* Begin Supplied data *
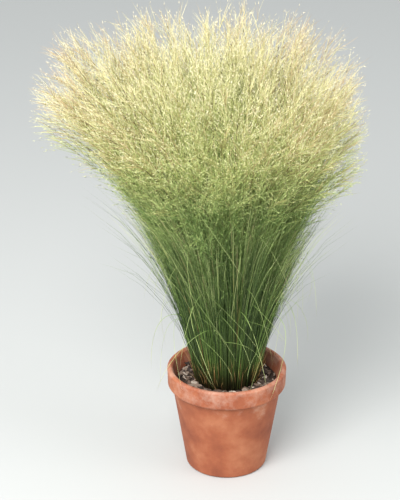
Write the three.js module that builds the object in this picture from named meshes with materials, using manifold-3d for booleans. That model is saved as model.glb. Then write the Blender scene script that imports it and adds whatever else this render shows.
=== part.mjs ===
// A feather grass in a plain clay flowerpot: a dense tussock of hair-fine green leaves from which
// flowering stems rise and spread into a broad, straw-gold cloud of awned panicles.
//
// Every stem and leaf follows one fountain of nested lines that never cross. A line is named by
// its share of the crown's radius (0 in the middle, 1 at the edge), its turn round the axis, and
// the distance along it. The crown is cut into cells, and each tuft keeps to the lines of its own
// cell, so that tufts of different cells stay clear of each other however much their blades sway.
// Above the leaves the cells of the sprays open out over those of the leaf tufts, so that the
// panicles close up into one cloud.
import * as THREE from "three";
import { mergeVertices } from "three/addons/utils/BufferGeometryUtils.js";
import Module from "manifold-3d";

const wasm = await Module();
wasm.setup();

// Driving dimensions, in millimetres. Angles are in degrees unless they are named as a turn.
const POT = {
  height: 190,
  footRadius: 72,
  neckRadius: 97,
  rimRadius: 106,
  rimHeight: 34,
  rimWall: 10,
  wall: 8,
  floor: 10,
  edge: 3,
  heel: 5,
  drainRadius: 6,
  drainOffset: 32,
  drains: 3,
  drainSides: 12,
  sides: 32,
};
const MIX = { belowRim: 24, clearance: 0.35, edge: 4, crumb: 1.2, wave: 3.4, sides: 28 };
const CHIP = { count: 16, length: [12, 22], width: [4, 8], thickness: 3, tiltTurn: 0.25 };
const CROWN = { radius: 56, depth: 16, rise: 10, clearance: 0.4, pinch: 1.8, hollow: 58.5 };
const FOUNTAIN = { lean: 10.5, bend: 41, reach: 700, steps: 16, splay: 0.06 };
const DRIFT = { lean: -32, sway: 10, scale: 85, span: 600 };
const SPACE = { root: 0.45, growth: 0.006, most: 0.42 };
const LEAF = { shortest: 290, longest: 455, rootRadius: 1.3, tipRadius: 0.7, arch: 0.34 };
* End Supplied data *
Directions: Go back to the listing above and please repeat it exactly.

Result of the task:
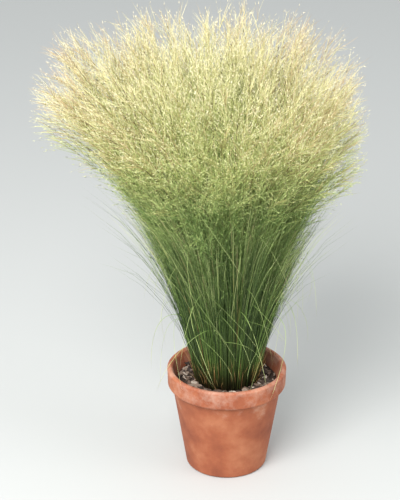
Write the three.js module that builds the object in this picture from named meshes with materials, using manifold-3d for booleans. That model is saved as model.glb. Then write the Blender scene script that imports it and adds whatever else this render shows.
=== part.mjs ===
// A feather grass in a plain clay flowerpot: a dense tussock of hair-fine green leaves from which
// flowering stems rise and spread into a broad, straw-gold cloud of awned panicles.
//
// Every stem and leaf follows one fountain of nested lines that never cross. A line is named by
// its share of the crown's radius (0 in the middle, 1 at the edge), its turn round the axis, and
// the distance along it. The crown is cut into cells, and each tuft keeps to the lines of its own
// cell, so that tufts of different cells stay clear of each other however much their blades sway.
// Above the leaves the cells of the sprays open out over those of the leaf tufts, so that the
// panicles close up into one cloud.
import * as THREE from "three";
import { mergeVertices } from "three/addons/utils/BufferGeometryUtils.js";
import Module from "manifold-3d";

const wasm = await Module();
wasm.setup();

// Driving dimensions, in millimetres. Angles are in degrees unless they are named as a turn.
const POT = {
  height: 190,
  footRadius: 72,
  neckRadius: 97,
  rimRadius: 106,
  rimHeight: 34,
  rimWall: 10,
  wall: 8,
  floor: 10,
  edge: 3,
  heel: 5,
  drainRadius: 6,
  drainOffset: 32,
  drains: 3,
  drainSides: 12,
  sides: 32,
};
const MIX = { belowRim: 24, clearance: 0.35, edge: 4, crumb: 1.2, wave: 3.4, sides: 28 };
const CHIP = { count: 16, length: [12, 22], width: [4, 8], thickness: 3, tiltTurn: 0.25 };
const CROWN = { radius: 56, depth: 16, rise: 10, clearance: 0.4, pinch: 1.8, hollow: 58.5 };
const FOUNTAIN = { lean: 10.5, bend: 41, reach: 700, steps: 16, splay: 0.06 };
const DRIFT = { lean: -32, sway: 10, scale: 85, span: 600 };
const SPACE = { root: 0.45, growth: 0.006, most: 0.42 };
const LEAF = { shortest: 290, longest: 455, rootRadius: 1.3, tipRadius: 0.7, arch: 0.34 };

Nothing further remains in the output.